Supramolecular architectures of N,N,N′,N′-tetrakis-(2-hydroxyethyl)ethylenediamine and tris(2-hydroxyethyl)amine with La(iii) picrate

Abstract

The present work consists of synthesis, crystal structure and computational analyses of supramolecular architectures: complexes [La(THEEN)(PIC)(H2O)2](PIC)2·2H2O (1), [La(TEAH3)2(H2O)2](PIC)3 (2) and compounds [THEENH2+ (PIC−)2] (I) and [TEAH4+( PIC−)] (II) where THEEN is N,N,N′,N′-tetrakis-(2-hydroxyethyl)ethylenediamine (a tetrapodal ligand) and TEAH3 is triethanolamine (a tripodal ligand). Compounds I and II are formed as a result of the proton-transfer from picric acid to the tetrapodand and tripodand respectively.
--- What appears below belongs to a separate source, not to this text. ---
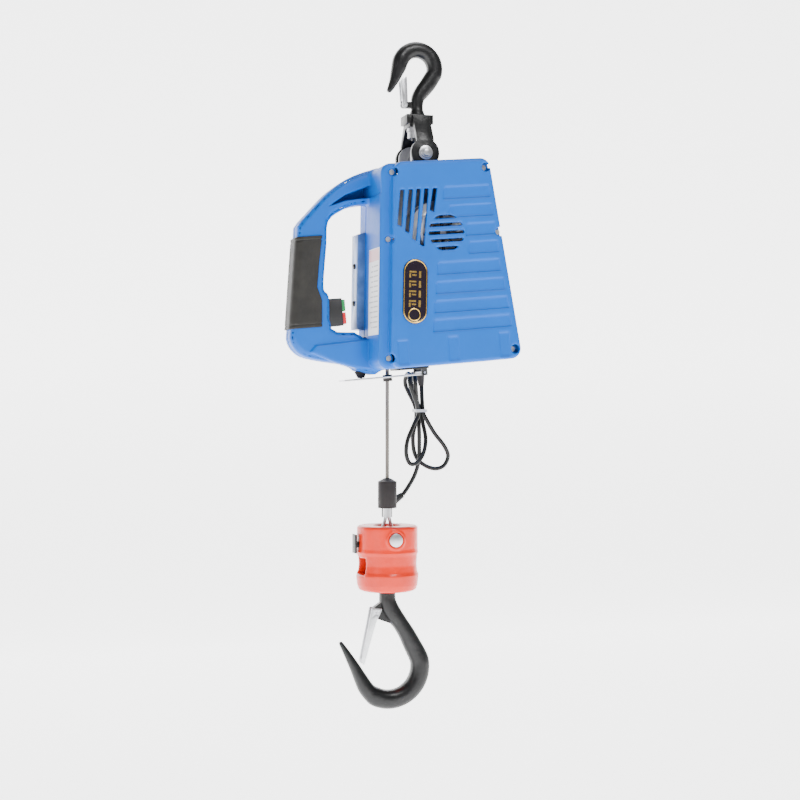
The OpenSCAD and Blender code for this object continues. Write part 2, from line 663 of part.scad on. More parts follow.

The chains of tetrapodal ligand (THEEN) coordinate through all their six potential donor sites to the La(III) ion. The torsion angle of the N–C–C–N moiety is anti in compound (I) while it is gauche in compound 1. The chains of the tripodal ligand (TEAH3) coordinate to La(III) through all their four potential donor sites. The complexes (1) and (2) have acquired distorted bicapped square-antiprismatic geometry with a coordination number 10. Computational studies of complexes 1 and 2 and compounds I and II in the gaseous state revealed a good coherence of structural parameters with that of crystal structure analyses. B3LYP/6-31G level of Gaussian 03 has been used for optimization, calculation of structural parameters and energy gaps of frontier orbitals (HOMO–LUMO) for complexes 1, 2 and compounds I and II. The additional LANL2DZ set was used to locate La(III) for performing calculations in complexes 1 and 2. Theoretically computed HOMO–LUMO studies predicted that both complexes and compounds are stable. The reported work is discussed from four aspects: supramolecular architectures, lanthanum coordination chemistry, torsion angles of the ligands in the proton-transfer species I and II with the complexes 1 and 2 and comparison of their crystal structures with the computationally optimized structures of all the four species i.e., complexes 1, 2 and supramolecular architectures I and II.